# War Memorial Outrage.



## mook jong man (Jan 25, 2013)

This idiot and his mate need to be taken to the nearest R.S.L club and be given a bit of an education by the Old Diggers on how much Australian blood has been spilled in two world wars trying to defend France.

http://www.dailytelegraph.com.au/ne...notaph-vandalism/story-e6freuy9-1226562169233


----------



## clfsean (Jan 25, 2013)

mook jong man said:


> This idiot and his mate need to be taken to the nearest R.S.L club and be given a bit of an education by the Old Diggers on how much Australian blood has been spilled in two world wars trying to defend France.
> 
> http://www.dailytelegraph.com.au/ne...notaph-vandalism/story-e6freuy9-1226562169233



People all over tend to forget or overlook how much blood is spent by other countries at times. 

Problem is... people at home tend to forget that as well too.


----------



## Sukerkin (Jan 25, 2013)

At least he didn't irreparably damage the cenotaph, steal parts of it or urinate on it.  It is a sad sign that the generations maturing now have no concept of what they owe their freedoms too - it's a failing of education that will eventually bite us all in the behind if we don't repeatedly hold up the memories of what was gone through by so many and for so long (for example, British teenagers cannot fathom just how long relative poverty lingered on after the Second World War).


----------



## Tez3 (Jan 26, 2013)

Sukerkin said:


> At least he didn't irreparably damage the cenotaph, steal parts of it or urinate on it. It is a sad sign that the generations maturing now have no concept of what they owe their freedoms too - it's a failing of education that will eventually bite us all in the behind if we don't repeatedly hold up the memories of what was gone through by so many and for so long (for example, British teenagers cannot fathom just how long relative poverty lingered on after the Second World War).

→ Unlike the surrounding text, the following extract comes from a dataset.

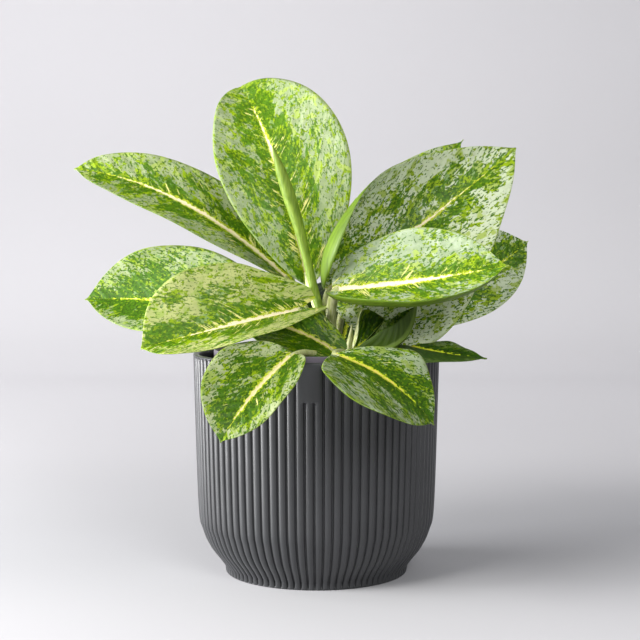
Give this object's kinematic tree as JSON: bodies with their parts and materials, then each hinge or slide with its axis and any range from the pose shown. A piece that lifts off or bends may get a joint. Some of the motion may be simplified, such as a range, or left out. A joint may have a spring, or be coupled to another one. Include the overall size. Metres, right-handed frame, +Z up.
{
  "type": "potted chinese evergreen",
  "caption": "Leafy Chinese evergreen plant with broad silver-green leaves, growing in a grow pot that stands inside a ribbed dark grey round pot.",
  "frame": {"origin": "middle of the pot's flat underside, on the surface it stands on", "axes": "+Z up along the pot's axis, -Y towards the pot's smooth front plate, +X to the right seen from the front"},
  "size_m": [0.2748, 0.2166, 0.2867],
  "materials": {
    "pot_plastic": "matt anthracite, moulded",
    "grow_pot_plastic": "thin thermoformed, satin",
    "soil": "moist peat and bark",
    "stem": "smooth pale green stalk",
    "young_leaf": "waxy young leaf",
    "leaf": "waxy leaf, silver-green with green flecks"
  },
  "bodies": {
    "root": {"outer_pot": "pot_plastic", "grow_pot": "grow_pot_plastic", "soil": "soil", "stem_main": "stem", "stem_side": "stem", "leaf_spear": "young_leaf", "sheath_point": "stem", "sheath_bud": "stem", "leaf_upright": "leaf", "leaf_upper_left": "leaf", "leaf_rear_left": "leaf", "leaf_front_left": "leaf", "leaf_front_right": "leaf", "leaf_upper_right": "leaf", "leaf_rear_right": "leaf", "leaf_back_low": "leaf", "leaf_back_right": "leaf", "leaf_low_left": "leaf", "leaf_low_centre": "leaf", "leaf_low_right": "leaf", "leaf_small_cupped": "leaf", "leaf_cupped": "leaf", "leaf_right_rim": "leaf"}
  },
  "joints": []
}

Have you watched 'Call the Midwife' at all? If not I recommend it, it's not what you might think but a very good representation of London in the 1950's with it's poverty and problems. They are true stories not just about midwives and babies. One appalling theme going through it is the legacy of the workhouse and the horrendous suffering caused to the inmates. I was surprised to learn that they didn't close until the 1930s. There are people alive today who were born in workhouses.

We've had a spate of war memorial thefts, metal usually bronze plates are prised off to sell. Most of our war memorials have the names of those killed more recently engraved on them.

I wouldn't say everyone has forgotten about the war dead the National Memorial Arboretum here received thousands of visitors both individuals and school, college etc parties. Very worth a visit if anyone can make it.
http://www.thenma.org.uk/


----------